### Task statement
Copy verbatim the material from its first line to the line that holds "import Sketcher", including that line.

### Data section

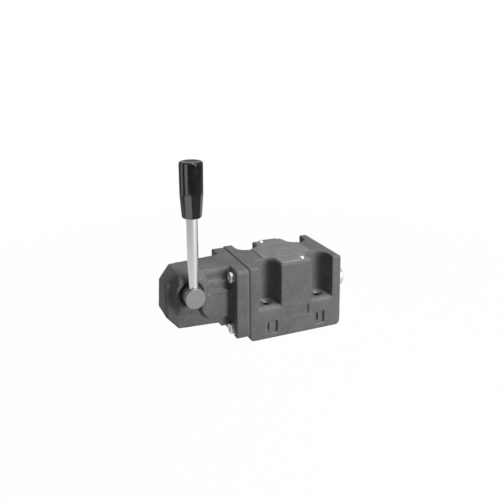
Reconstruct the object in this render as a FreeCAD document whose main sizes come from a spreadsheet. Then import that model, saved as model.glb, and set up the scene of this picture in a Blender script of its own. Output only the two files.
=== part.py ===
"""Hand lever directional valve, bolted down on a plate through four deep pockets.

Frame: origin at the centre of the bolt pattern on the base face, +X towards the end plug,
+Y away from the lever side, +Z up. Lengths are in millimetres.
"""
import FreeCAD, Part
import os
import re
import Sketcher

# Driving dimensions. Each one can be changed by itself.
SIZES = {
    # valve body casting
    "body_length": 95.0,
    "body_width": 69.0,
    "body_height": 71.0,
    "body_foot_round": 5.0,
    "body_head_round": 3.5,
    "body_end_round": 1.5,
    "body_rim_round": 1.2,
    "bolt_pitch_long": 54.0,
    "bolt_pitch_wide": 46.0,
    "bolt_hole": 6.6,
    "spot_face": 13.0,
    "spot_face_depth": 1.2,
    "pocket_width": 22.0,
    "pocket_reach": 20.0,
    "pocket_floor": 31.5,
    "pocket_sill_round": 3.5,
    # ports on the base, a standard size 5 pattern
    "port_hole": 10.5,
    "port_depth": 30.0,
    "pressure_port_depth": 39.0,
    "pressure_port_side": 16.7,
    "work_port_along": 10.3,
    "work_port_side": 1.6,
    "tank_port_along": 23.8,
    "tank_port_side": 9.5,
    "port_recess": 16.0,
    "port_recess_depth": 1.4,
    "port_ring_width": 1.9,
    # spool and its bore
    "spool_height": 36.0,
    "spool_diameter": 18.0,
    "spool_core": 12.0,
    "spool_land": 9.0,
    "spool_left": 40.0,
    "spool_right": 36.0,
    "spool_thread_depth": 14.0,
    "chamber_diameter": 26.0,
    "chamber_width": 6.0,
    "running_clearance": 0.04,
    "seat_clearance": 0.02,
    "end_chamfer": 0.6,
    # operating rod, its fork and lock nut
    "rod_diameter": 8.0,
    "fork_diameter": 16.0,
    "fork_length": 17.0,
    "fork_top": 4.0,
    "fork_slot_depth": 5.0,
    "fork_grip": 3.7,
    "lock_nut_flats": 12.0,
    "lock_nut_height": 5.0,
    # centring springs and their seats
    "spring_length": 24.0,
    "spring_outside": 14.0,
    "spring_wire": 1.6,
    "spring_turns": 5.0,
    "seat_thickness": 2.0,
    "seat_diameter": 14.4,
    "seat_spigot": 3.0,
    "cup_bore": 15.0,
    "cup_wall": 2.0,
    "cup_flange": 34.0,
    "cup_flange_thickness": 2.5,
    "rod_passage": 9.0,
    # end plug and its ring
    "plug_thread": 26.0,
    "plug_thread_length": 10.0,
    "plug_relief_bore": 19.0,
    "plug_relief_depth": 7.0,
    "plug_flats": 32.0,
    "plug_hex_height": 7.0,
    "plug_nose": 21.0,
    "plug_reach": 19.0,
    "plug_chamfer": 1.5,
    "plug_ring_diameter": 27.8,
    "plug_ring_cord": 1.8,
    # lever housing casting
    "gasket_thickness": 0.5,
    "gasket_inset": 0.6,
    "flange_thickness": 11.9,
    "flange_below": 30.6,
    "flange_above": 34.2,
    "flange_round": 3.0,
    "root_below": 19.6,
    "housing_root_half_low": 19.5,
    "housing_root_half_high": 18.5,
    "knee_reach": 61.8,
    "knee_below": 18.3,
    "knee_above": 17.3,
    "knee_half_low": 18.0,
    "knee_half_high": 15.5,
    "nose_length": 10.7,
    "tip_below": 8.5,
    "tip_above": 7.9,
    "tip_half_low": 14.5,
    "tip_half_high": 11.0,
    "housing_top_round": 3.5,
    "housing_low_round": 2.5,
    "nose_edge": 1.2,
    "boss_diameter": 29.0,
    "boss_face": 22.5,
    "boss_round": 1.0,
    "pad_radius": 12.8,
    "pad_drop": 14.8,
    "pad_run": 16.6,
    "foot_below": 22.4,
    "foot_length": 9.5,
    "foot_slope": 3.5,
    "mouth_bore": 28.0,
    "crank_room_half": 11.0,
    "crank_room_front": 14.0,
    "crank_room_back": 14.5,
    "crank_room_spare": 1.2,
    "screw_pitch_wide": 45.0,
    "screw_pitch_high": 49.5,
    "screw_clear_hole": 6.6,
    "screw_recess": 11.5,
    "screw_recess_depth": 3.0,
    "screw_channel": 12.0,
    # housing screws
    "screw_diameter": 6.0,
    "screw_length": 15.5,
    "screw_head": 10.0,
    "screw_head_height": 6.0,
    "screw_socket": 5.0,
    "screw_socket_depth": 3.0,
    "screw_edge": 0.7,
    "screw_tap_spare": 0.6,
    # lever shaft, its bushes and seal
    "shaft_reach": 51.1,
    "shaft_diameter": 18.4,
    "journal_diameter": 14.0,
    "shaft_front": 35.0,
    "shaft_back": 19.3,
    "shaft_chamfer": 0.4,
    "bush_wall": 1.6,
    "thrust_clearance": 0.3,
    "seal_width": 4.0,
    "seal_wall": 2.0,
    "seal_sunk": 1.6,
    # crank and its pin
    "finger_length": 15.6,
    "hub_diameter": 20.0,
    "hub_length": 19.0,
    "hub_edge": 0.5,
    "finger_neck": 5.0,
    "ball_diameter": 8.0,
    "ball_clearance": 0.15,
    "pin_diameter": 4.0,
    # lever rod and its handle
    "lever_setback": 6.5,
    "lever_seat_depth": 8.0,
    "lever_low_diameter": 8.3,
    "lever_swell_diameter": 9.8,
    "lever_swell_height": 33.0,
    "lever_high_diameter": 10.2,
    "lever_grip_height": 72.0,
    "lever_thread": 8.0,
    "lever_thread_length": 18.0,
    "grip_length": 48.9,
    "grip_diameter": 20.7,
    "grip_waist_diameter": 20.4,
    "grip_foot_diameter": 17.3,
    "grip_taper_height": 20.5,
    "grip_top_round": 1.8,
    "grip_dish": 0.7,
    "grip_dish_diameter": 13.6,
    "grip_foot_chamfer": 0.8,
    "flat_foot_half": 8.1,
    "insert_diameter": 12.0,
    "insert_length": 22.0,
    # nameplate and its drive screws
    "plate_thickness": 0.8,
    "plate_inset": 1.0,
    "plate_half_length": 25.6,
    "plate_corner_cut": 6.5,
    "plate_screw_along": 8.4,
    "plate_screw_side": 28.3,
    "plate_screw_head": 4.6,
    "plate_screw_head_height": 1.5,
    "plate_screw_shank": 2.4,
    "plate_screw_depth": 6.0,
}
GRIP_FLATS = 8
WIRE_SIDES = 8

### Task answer
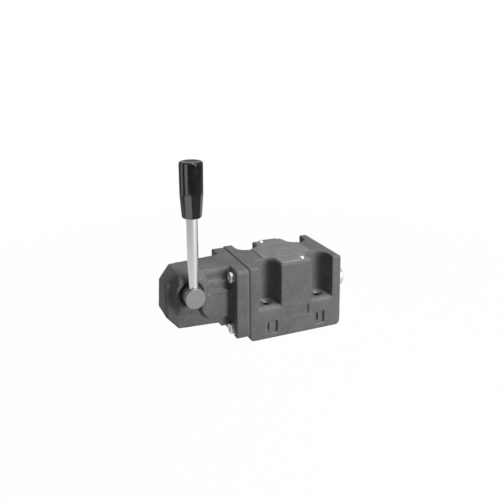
Reconstruct the object in this render as a FreeCAD document whose main sizes come from a spreadsheet. Then import that model, saved as model.glb, and set up the scene of this picture in a Blender script of its own. Output only the two files.
=== part.py ===
"""Hand lever directional valve, bolted down on a plate through four deep pockets.

Frame: origin at the centre of the bolt pattern on the base face, +X towards the end plug,
+Y away from the lever side, +Z up. Lengths are in millimetres.
"""
import FreeCAD, Part
import os
import re
import Sketcher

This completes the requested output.